I'm on a Gigabyte P35-DS3R. It's got 6 yellow SATA ports, which I understand are natively supported by the chipset, and 2 purple ports, which are apparently controlled by the Intel ICH8 chip next to them. I've got both HDDs hooked up to the yellow ones, since the purple ones weren't working at all until I installed the motherboard drivers and I needed a hard disk to install windows on. I'm sure they'd work fine now if I switched the HDDs to the purple ones, so I'll try that and see if it fixes the issue. And yes, I've got the onboard IDE/SATA controller set to IDE in the BIOS. If the issue is that Windows can't see the other drive's swapfile on bootup though then it won't be fixed by switching ports because the yellow ones that I've got them hooked into are initialised during POST, so Windows can certainly see them. I'll try anyway though.

I should note that the other drive's pagefile is STILL 1.8GBs, even though I've got it set to a fixed size of 10GB in System! (I also tried setting it to system managed, made no difference) So apparently Windows isn't using it AT ALL, not even after bootup!

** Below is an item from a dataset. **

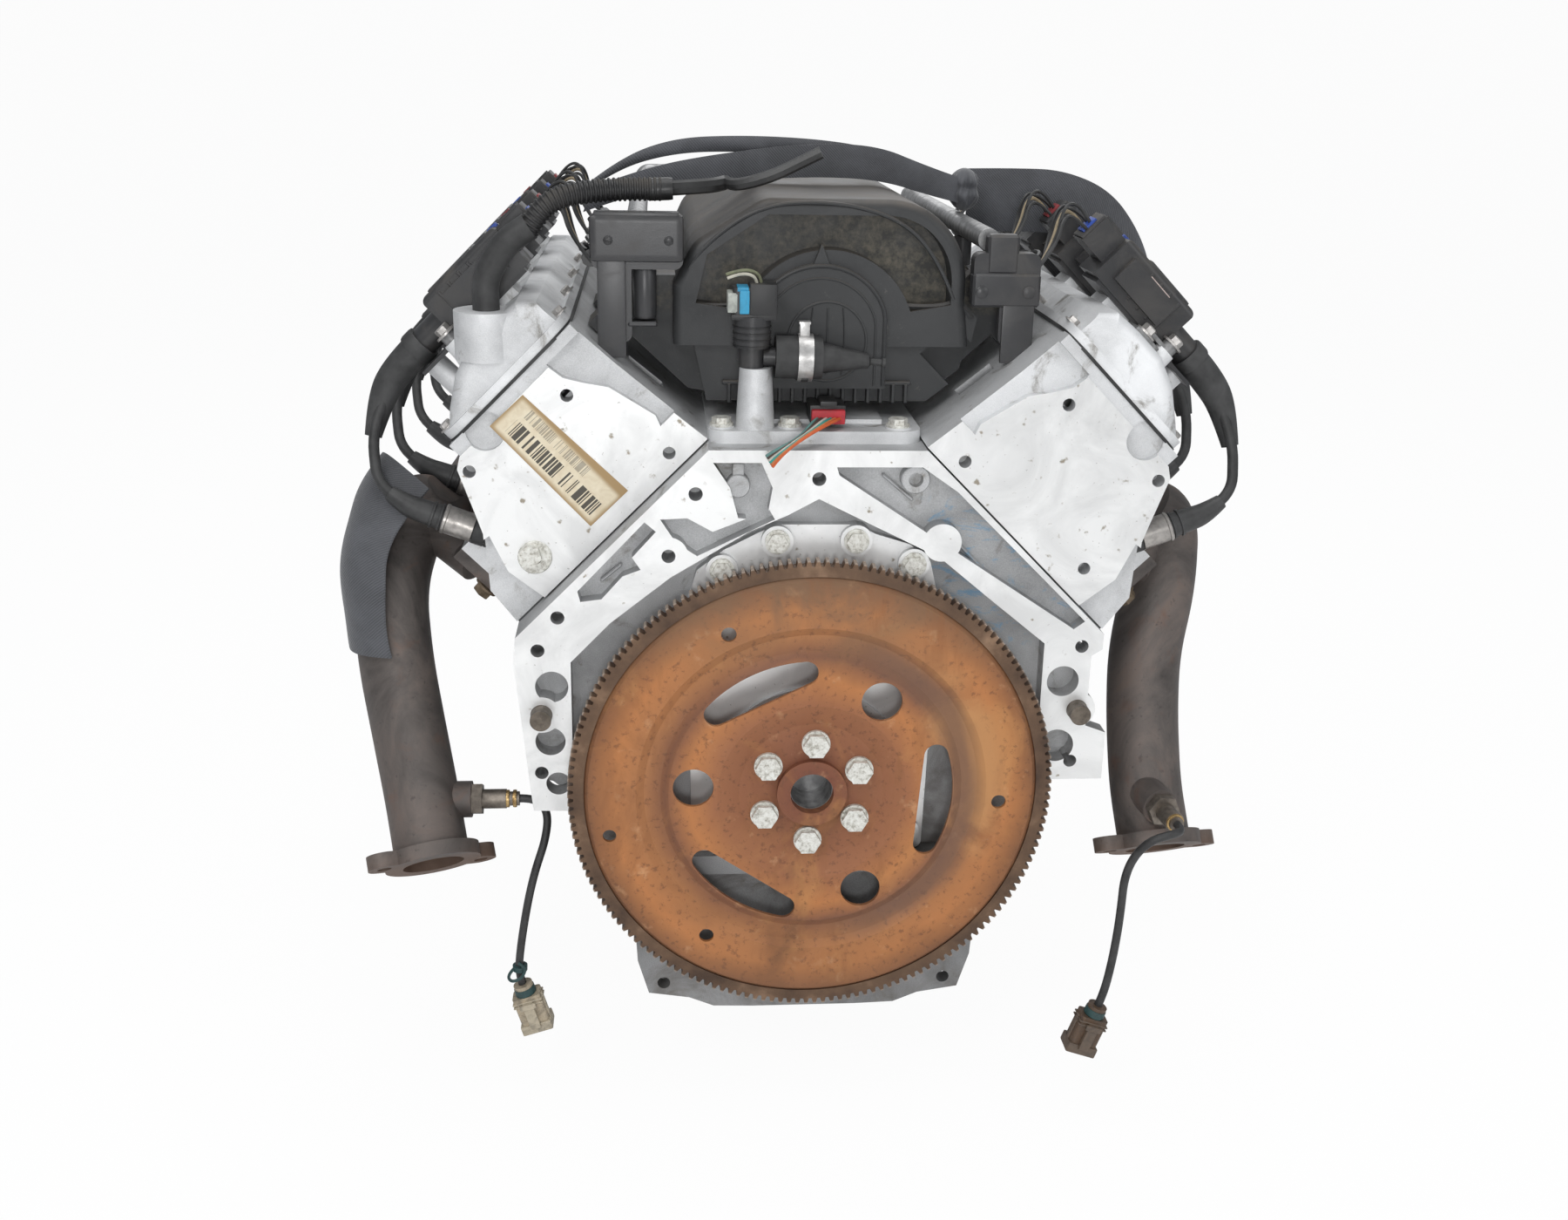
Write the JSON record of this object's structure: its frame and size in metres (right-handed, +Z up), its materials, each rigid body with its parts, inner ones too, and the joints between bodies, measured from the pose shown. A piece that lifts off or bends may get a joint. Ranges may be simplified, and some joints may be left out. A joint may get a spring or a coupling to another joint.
{
  "type": "V8 engine",
  "caption": "Complete overhead-valve V engine with flexplate and ring gear, plastic intake, coils, exhaust manifolds and accessory-free front.",
  "frame": {"origin": "where the crankshaft's axis meets the machined bellhousing face", "axes": "+Y along the crankshaft from the bellhousing face to the front, +Z up in the middle plane between the banks, +X to the right as seen from the rear"},
  "size_m": [0.6736, 0.6918, 0.6753],
  "materials": {
    "block_casting": "cast and machined",
    "cap_iron": "machined",
    "crank_steel": "ground journals",
    "balancer_iron": "dark",
    "rusted_plate": "surface rust",
    "ring_steel": "dark brown rust",
    "bolt_steel": "dull zinc",
    "cam_steel": "ground",
    "chain_steel": "oiled",
    "piston_alloy": "machined",
    "head_casting": "cast and machined",
    "gasket_steel": "coated",
    "cover_casting": "as cast",
    "valve_steel": "ground",
    "plug_boot": "matte",
    "wire_rubber": "matte",
    "coil_plastic": "satin",
    "seal_rubber": "matte",
    "intake_plastic": "satin, dusty",
    "bracket_plastic": "satin",
    "rail_steel": "drawn",
    "injector_plastic": "satin",
    "throttle_alloy": "cast",
    "exhaust_iron": "heat scale",
    "sensor_steel": "heat stained",
    "cord_rubber": "matte",
    "plug_plastic_left": "dusty",
    "plug_plastic_right": "dirty",
    "strap_webbing": "woven",
    "loom_plastic": "ribbed",
    "hose_rubber": "matte",
    "sensor_plastic": "satin",
    "dowel_steel": "browned"
  },
  "bodies": {
    "engine": {"bell_dowels": "dowel_steel", "cylinder_head_left": "head_casting", "cylinder_head_right": "head_casting", "engine_block": "block_casting", "engine_harness": "loom_plastic", "exhaust_manifold_left": "exhaust_iron", "exhaust_manifold_right": "exhaust_iron", "front_cover": "cover_casting", "fuel_injectors": "injector_plastic", "fuel_rails": "rail_steel", "head_gaskets": "gasket_steel", "housing_bolts": "bolt_steel", "ignition_coils": "coil_plastic", "intake_brackets": "bracket_plastic", "intake_lower": "intake_plastic", "intake_upper": "intake_plastic", "lifting_strap": "strap_webbing", "main_bearing_caps": "cap_iron", "oil_pan": "cover_casting", "oil_pressure_sensor": "sensor_plastic", "oil_pump": "cap_iron", "oxygen_sensors": "sensor_steel", "plug_wires": "wire_rubber", "pushrods": "valve_steel", "rear_cover": "cover_casting", "rear_seal": "seal_rubber", "rocker_arms": "valve_steel", "sensor_cord_left": "cord_rubber", "sensor_cord_right": "cord_rubber", "sensor_plug_left": "plug_plastic_left", "sensor_plug_right": "plug_plastic_right", "spark_plugs": "plug_boot", "throttle_body": "throttle_alloy", "timing_chain": "chain_steel", "valley_cover": "cover_casting", "valve_cover_left": "cover_casting", "valve_cover_right": "cover_casting", "valve_lifters": "valve_steel", "valves": "valve_steel", "vent_elbow": "hose_rubber", "vent_hose": "hose_rubber", "water_pump": "cover_casting"},
    "crank": {"crankshaft": "crank_steel", "crank_sprocket": "chain_steel", "harmonic_balancer": "balancer_iron", "flexplate": "rusted_plate", "ring_gear": "ring_steel", "flexplate_bolts": "bolt_steel"},
    "cam": {"camshaft": "cam_steel", "cam_sprocket": "chain_steel"},
    "pump_shaft": {"water_pump_rotor": "balancer_iron"},
    "throttle_valve": {"throttle_plate": "throttle_alloy"},
    "cylinder_1": {"piston_1": "piston_alloy"},
    "cylinder_2": {"piston_2": "piston_alloy"},
    "cylinder_3": {"piston_3": "piston_alloy"},
    "cylinder_4": {"piston_4": "piston_alloy"},
    "cylinder_5": {"piston_5": "piston_alloy"},
    "cylinder_6": {"piston_6": "piston_alloy"},
    "cylinder_7": {"piston_7": "piston_alloy"},
    "cylinder_8": {"piston_8": "piston_alloy"}
  },
  "joints": [
    {"name": "crank_spin", "type": "hinge", "parent": "engine", "child": "crank", "pos_m": [0, 0, 0], "axis": [0, 1, 0], "continuous": true},
    {"name": "cam_spin", "type": "hinge", "parent": "engine", "child": "cam", "pos_m": [0, 0, 0.1248], "axis": [0, 1, 0], "continuous": true},
    {"name": "pump_spin", "type": "hinge", "parent": "engine", "child": "pump_shaft", "pos_m": [0, 0, 0.162], "axis": [0, 1, 0], "continuous": true},
    {"name": "throttle_turn", "type": "hinge", "parent": "engine", "child": "throttle_valve", "pos_m": [0, 0.48, 0.352], "axis": [1, 0, 0], "range_deg": [0, 80]},
    {"name": "piston_1_stroke", "type": "slide", "parent": "engine", "child": "cylinder_1", "axis": [-0.7071, 0, 0.7071], "range_m": [-0.03901, 0.05299]},
    {"name": "piston_2_stroke", "type": "slide", "parent": "engine", "child": "cylinder_2", "axis": [0.7071, 0, 0.7071], "range_m": [0, 0.092]},
    {"name": "piston_3_stroke", "type": "slide", "parent": "engine", "child": "cylinder_3", "axis": [-0.7071, 0, 0.7071], "range_m": [-0.092, 0]},
    {"name": "piston_4_stroke", "type": "slide", "parent": "engine", "child": "cylinder_4", "axis": [0.7071, 0, 0.7071], "range_m": [-0.03901, 0.05299]},
    {"name": "piston_5_stroke", "type": "slide", "parent": "engine", "child": "cylinder_5", "axis": [-0.7071, 0, 0.7071], "range_m": [0, 0.092]},
    {"name": "piston_6_stroke", "type": "slide", "parent": "engine", "child": "cylinder_6", "axis": [0.7071, 0, 0.7071], "range_m": [-0.03901, 0.05299]},
    {"name": "piston_7_stroke", "type": "slide", "parent": "engine", "child": "cylinder_7", "axis": [-0.7071, 0, 0.7071], "range_m": [-0.03901, 0.05299]},
    {"name": "piston_8_stroke", "type": "slide", "parent": "engine", "child": "cylinder_8", "axis": [0.7071, 0, 0.7071], "range_m": [-0.092, 0]}
  ],
  "couplings": [
    {"joint": "cam_spin", "follows": "crank_spin", "ratio": 0.5},
    {"joint": "piston_6_stroke", "follows": "piston_7_stroke", "ratio": 1},
    {"joint": "piston_2_stroke", "follows": "piston_5_stroke", "ratio": 1},
    {"joint": "piston_8_stroke", "follows": "piston_3_stroke", "ratio": 1},
    {"joint": "piston_4_stroke", "follows": "piston_1_stroke", "ratio": 1}
  ]
}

And for everyone wondering why I bother, Vista and 7 use RAM much more aggressively, XP prefers putting things on the pagefile so there's a lot more disk-thrashing whenever I task-switch etc. :) Plus I'm still on the 32-bit version so I only have 3.5GBs of RAM effectively... :p I do plan to upgrade to something less ancient, I just won't have the time to reinstall Windows until September and I need to make it fast enough to be tolerable until then!
 
Having just been playing with this program eBoostr - adds something similar to Readyboost for Vista/Win7, seems to speed things up nicely on the Mrs' netbook (30 seconds to load OneNote, down to 3 ain't bad)

They do a 15-day trial, so maybe worth a punt for you?
 
That's a clever little program that, thanks! But I'm more concerned about fixing my current problem cause it seems to indicate some kind of a serious problem, either with my drives or with my Windows installation. Deleted the USN journal and it had no effect, haven't gotten round to swapping round SATA ports yet though. Will report back when I do.